Also referred to as orthognathic surgery, surgical orthodontics deals with the abnormalities in the relationship of the upper and lower jaw, which can impact the position of your teeth. Poor jaw alignment can affect chewing, breathing, speech, and proper facial symmetry and balance. Orthognathic surgery translates to “changing jaws” and is collaboration between an orthodontist and an oral surgeon. The oral surgeon shifts the jaws in to the correct position, while the orthodontist ensures that your teeth properly align.
When orthodontic treatment alone will not address bite and facial aesthetic concerns, your doctor may suggest orthognathic surgery, but only for patients who have finished growing. For patients in their late teens, an orthodontist may take serial cephalometric x-rays to determine the end of the growth phase before starting treatment. These special x-rays show your profile so the doctor can see the relationship of the upper to lower jaws. To measure the level and direction of growth, cephalometric x-rays can be taken annually and superimposed onto one another. Once an orthodontist can see that growth is complete, surgical orthodontic treatment can begin.
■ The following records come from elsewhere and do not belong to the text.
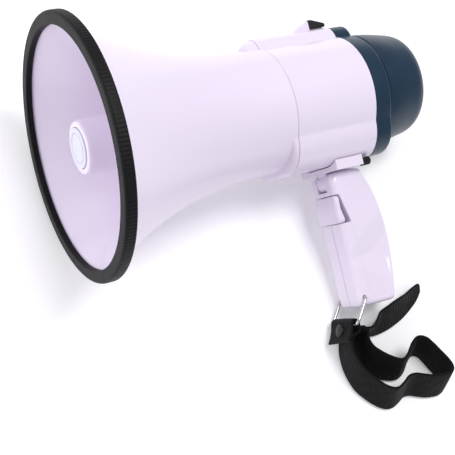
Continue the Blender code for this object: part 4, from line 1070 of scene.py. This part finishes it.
# ------------------------------------------------------------------ handle
@dataclass
class Handle:
    """Folding pistol handle: two moulded halves, trigger, hinge block and volume knob."""

    place: float = 0.157
    half_width: float = 0.013
    depth: float = 0.028
    bulge: float = 0.0065
    length: float = 0.088
    edge: float = 0.0038
    top: float = -0.0470
    setback: float = 0.0065
    gap: float = 0.00015
    trigger: tuple[float, float] = (0.1608, -0.0645)
    trigger_length: float = 0.017
    trigger_half: float = 0.0073
    bail: tuple[float, float] = (0.1605, -0.1285)
    knuckle: float = 0.0084
    tongue_half: float = 0.0053
    knob: tuple[float, float, float] = (0.0185, 0.1783, -0.0449)
    knob_radius: float = 0.0027
    knob_length: float = 0.0065

    @property
    def bottom(self) -> float:
        """The handle's lowest Z."""
        return self.top - self.length

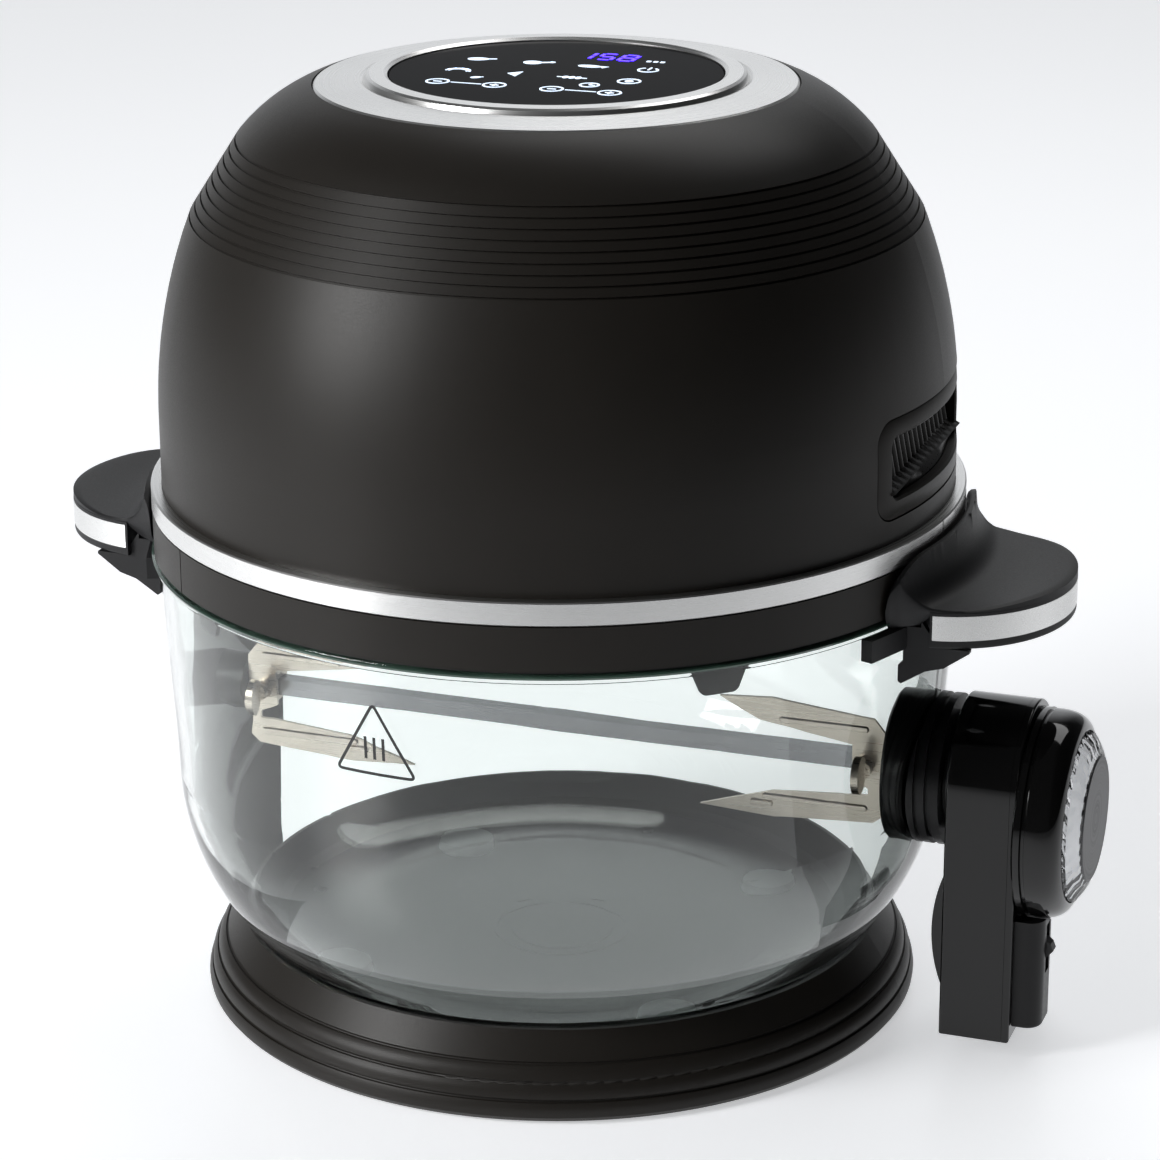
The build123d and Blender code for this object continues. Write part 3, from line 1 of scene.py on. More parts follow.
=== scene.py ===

Placement of the braces by the orthodontist is the first step of surgical orthodontic treatment. During this pre-surgical phase, orthodontic treatment shifts the teeth in to the proper orientation and alignment over the jaw bone. Next, the oral surgeon completes the surgery, moving the upper and lower jaw into the correct position. In the post-surgical phase of treatment, the orthodontist will fine tune the bite after the surgery.